YOUR INSTRUCTIONS. Copy these lines exactly and nothing else: from the line holding "Write part 2" to the line holding "return total", both lines included.

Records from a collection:
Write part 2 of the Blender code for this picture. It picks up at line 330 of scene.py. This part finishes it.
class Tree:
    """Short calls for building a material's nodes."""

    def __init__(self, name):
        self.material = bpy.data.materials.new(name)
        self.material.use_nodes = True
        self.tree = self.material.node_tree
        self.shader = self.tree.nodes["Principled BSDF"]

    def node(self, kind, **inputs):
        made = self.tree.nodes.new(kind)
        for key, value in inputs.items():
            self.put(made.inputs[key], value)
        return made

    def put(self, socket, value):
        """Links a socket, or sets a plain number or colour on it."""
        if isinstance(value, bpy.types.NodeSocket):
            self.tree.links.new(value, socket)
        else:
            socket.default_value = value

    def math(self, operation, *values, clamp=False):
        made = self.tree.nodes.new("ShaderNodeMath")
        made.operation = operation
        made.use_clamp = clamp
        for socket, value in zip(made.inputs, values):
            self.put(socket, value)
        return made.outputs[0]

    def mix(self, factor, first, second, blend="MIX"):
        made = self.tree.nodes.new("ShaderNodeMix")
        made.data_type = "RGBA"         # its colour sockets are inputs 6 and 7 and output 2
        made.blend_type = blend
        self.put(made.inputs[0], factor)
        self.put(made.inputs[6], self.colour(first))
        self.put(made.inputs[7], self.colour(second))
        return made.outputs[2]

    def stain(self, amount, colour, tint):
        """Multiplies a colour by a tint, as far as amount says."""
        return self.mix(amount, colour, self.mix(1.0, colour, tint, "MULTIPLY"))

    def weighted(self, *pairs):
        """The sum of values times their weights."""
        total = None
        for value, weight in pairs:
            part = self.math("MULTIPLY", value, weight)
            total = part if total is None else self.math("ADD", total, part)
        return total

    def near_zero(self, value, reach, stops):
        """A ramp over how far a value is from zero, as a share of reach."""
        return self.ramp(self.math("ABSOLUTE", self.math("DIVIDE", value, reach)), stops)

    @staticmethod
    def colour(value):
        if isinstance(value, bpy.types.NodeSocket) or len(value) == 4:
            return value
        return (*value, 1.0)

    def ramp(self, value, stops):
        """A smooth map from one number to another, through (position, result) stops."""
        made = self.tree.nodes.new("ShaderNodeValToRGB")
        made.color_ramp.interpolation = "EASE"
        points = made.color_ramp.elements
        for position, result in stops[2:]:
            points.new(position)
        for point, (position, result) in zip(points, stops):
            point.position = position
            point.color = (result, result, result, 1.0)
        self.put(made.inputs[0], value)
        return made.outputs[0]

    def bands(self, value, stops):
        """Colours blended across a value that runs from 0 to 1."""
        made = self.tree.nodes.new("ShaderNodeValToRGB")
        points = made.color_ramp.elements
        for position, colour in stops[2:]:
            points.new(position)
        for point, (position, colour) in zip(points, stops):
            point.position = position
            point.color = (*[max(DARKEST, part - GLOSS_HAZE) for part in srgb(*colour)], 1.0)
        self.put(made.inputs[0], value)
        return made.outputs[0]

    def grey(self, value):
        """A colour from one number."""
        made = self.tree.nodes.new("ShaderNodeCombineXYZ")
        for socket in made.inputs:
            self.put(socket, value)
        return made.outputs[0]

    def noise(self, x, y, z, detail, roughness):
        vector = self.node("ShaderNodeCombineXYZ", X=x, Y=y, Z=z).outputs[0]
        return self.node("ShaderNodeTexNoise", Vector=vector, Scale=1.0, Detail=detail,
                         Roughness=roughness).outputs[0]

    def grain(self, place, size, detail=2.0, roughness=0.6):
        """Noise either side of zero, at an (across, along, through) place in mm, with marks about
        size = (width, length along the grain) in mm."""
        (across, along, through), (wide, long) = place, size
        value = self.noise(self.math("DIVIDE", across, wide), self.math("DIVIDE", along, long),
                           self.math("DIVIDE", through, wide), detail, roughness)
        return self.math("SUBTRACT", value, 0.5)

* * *

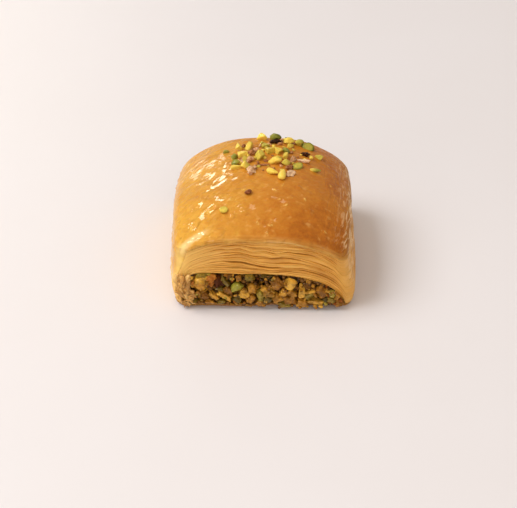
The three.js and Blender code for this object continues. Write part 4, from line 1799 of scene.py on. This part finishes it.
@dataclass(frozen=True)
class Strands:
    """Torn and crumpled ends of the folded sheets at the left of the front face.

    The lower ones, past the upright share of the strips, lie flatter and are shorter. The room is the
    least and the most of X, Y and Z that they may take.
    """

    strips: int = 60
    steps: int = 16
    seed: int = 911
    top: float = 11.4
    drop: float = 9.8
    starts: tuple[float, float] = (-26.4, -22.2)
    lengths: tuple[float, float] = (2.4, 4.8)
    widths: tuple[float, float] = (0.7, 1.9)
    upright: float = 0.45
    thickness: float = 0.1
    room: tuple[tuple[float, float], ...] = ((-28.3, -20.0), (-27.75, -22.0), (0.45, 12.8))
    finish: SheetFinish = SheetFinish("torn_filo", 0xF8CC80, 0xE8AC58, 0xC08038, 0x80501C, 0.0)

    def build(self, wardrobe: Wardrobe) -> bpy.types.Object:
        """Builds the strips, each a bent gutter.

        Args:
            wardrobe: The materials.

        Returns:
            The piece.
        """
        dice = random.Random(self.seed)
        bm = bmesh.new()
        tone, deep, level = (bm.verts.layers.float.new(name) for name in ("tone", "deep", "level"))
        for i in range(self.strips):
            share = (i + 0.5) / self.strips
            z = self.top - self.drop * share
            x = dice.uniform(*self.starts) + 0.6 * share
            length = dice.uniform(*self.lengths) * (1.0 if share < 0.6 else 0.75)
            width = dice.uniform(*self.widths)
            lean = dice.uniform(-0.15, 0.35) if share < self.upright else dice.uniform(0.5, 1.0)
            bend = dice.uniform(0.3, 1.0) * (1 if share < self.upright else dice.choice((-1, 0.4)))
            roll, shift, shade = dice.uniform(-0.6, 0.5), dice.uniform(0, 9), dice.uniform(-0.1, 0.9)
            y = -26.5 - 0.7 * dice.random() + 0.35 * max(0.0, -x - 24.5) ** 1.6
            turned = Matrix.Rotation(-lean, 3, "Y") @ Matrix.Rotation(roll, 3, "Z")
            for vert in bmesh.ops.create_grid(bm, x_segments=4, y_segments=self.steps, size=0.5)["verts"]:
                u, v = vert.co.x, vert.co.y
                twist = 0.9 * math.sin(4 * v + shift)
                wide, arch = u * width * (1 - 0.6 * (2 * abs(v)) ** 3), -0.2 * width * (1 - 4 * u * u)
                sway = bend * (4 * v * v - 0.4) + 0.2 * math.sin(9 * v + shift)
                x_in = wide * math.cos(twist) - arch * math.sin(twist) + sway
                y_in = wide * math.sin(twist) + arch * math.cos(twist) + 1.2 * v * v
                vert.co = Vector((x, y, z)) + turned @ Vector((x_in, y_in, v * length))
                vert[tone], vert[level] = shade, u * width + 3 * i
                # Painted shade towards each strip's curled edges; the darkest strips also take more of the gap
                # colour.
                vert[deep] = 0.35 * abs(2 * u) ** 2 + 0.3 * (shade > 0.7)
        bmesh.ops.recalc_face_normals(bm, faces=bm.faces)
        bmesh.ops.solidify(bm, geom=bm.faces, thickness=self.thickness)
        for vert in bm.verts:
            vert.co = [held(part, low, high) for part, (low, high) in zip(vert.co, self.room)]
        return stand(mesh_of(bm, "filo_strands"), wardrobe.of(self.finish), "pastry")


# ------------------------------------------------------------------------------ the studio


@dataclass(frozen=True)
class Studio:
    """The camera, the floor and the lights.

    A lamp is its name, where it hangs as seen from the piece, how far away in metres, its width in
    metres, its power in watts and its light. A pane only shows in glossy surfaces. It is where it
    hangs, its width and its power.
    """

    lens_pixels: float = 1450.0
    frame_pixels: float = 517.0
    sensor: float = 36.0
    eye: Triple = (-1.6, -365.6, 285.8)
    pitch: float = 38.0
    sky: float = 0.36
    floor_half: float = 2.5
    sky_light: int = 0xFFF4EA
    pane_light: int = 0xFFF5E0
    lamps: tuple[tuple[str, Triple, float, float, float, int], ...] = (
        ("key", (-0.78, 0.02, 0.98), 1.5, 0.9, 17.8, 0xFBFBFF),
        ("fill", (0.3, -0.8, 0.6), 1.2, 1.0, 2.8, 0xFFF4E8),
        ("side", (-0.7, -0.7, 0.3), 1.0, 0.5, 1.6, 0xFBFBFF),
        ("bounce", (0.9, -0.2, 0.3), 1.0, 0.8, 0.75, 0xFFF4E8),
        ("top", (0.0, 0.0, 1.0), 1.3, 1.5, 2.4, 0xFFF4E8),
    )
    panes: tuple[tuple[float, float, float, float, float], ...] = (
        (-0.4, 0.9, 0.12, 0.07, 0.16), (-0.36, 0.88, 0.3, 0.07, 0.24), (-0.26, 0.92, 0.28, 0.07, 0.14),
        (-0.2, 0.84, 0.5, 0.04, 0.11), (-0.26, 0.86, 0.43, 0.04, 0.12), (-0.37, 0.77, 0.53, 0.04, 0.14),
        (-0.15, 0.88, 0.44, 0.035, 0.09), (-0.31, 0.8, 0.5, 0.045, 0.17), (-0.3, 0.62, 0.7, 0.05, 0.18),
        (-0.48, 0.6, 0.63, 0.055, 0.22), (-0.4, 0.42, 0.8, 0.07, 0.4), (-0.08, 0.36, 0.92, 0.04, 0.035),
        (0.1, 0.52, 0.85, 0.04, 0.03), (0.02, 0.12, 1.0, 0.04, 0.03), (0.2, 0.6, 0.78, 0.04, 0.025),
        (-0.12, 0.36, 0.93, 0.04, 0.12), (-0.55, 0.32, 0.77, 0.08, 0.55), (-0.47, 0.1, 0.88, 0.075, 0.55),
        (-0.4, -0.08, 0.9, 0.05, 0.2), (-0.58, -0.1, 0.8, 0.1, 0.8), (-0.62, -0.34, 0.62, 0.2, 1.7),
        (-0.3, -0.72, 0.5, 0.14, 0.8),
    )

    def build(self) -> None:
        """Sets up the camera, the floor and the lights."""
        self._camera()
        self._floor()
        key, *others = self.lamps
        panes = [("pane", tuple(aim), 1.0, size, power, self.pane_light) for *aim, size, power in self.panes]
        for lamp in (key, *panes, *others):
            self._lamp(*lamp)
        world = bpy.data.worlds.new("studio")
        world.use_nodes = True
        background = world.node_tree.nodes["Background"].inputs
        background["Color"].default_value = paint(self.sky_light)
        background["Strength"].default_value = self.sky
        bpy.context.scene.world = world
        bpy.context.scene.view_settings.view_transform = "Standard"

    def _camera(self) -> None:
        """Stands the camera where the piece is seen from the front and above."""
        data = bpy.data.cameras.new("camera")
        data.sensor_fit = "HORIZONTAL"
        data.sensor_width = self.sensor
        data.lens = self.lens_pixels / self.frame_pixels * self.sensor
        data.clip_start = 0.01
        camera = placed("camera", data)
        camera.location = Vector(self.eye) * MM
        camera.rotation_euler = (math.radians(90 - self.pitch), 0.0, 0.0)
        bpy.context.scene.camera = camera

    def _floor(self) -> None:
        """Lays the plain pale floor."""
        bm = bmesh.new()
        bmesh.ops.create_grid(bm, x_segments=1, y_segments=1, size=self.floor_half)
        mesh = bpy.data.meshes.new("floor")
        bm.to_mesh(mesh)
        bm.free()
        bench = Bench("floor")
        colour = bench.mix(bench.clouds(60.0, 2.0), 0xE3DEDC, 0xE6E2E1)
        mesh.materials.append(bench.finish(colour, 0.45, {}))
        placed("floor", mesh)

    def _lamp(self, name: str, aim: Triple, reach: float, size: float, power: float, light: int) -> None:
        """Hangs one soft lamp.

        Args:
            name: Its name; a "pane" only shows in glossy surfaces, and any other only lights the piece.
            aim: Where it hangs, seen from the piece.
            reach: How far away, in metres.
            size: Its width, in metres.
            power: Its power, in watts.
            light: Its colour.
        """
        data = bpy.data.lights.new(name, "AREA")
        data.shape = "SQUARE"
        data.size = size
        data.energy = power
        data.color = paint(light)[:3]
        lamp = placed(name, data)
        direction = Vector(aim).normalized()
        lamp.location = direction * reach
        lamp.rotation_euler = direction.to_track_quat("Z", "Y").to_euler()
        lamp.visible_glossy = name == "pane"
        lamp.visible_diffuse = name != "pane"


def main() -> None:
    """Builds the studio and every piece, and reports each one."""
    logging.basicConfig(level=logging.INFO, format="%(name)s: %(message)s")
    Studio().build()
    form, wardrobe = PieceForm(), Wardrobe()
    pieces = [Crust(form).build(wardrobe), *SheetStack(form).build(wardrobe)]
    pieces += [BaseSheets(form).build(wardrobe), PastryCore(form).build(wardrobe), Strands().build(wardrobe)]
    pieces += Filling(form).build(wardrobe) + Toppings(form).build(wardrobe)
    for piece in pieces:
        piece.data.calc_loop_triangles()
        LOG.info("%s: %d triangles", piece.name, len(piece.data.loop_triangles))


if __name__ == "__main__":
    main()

PROBLEM SOLUTION.
Write part 2 of the Blender code for this picture. It picks up at line 330 of scene.py. This part finishes it.
class Tree:
    """Short calls for building a material's nodes."""

    def __init__(self, name):
        self.material = bpy.data.materials.new(name)
        self.material.use_nodes = True
        self.tree = self.material.node_tree
        self.shader = self.tree.nodes["Principled BSDF"]

    def node(self, kind, **inputs):
        made = self.tree.nodes.new(kind)
        for key, value in inputs.items():
            self.put(made.inputs[key], value)
        return made

    def put(self, socket, value):
        """Links a socket, or sets a plain number or colour on it."""
        if isinstance(value, bpy.types.NodeSocket):
            self.tree.links.new(value, socket)
        else:
            socket.default_value = value

    def math(self, operation, *values, clamp=False):
        made = self.tree.nodes.new("ShaderNodeMath")
        made.operation = operation
        made.use_clamp = clamp
        for socket, value in zip(made.inputs, values):
            self.put(socket, value)
        return made.outputs[0]

    def mix(self, factor, first, second, blend="MIX"):
        made = self.tree.nodes.new("ShaderNodeMix")
        made.data_type = "RGBA"         # its colour sockets are inputs 6 and 7 and output 2
        made.blend_type = blend
        self.put(made.inputs[0], factor)
        self.put(made.inputs[6], self.colour(first))
        self.put(made.inputs[7], self.colour(second))
        return made.outputs[2]

    def stain(self, amount, colour, tint):
        """Multiplies a colour by a tint, as far as amount says."""
        return self.mix(amount, colour, self.mix(1.0, colour, tint, "MULTIPLY"))

    def weighted(self, *pairs):
        """The sum of values times their weights."""
        total = None
        for value, weight in pairs:
            part = self.math("MULTIPLY", value, weight)
            total = part if total is None else self.math("ADD", total, part)
        return total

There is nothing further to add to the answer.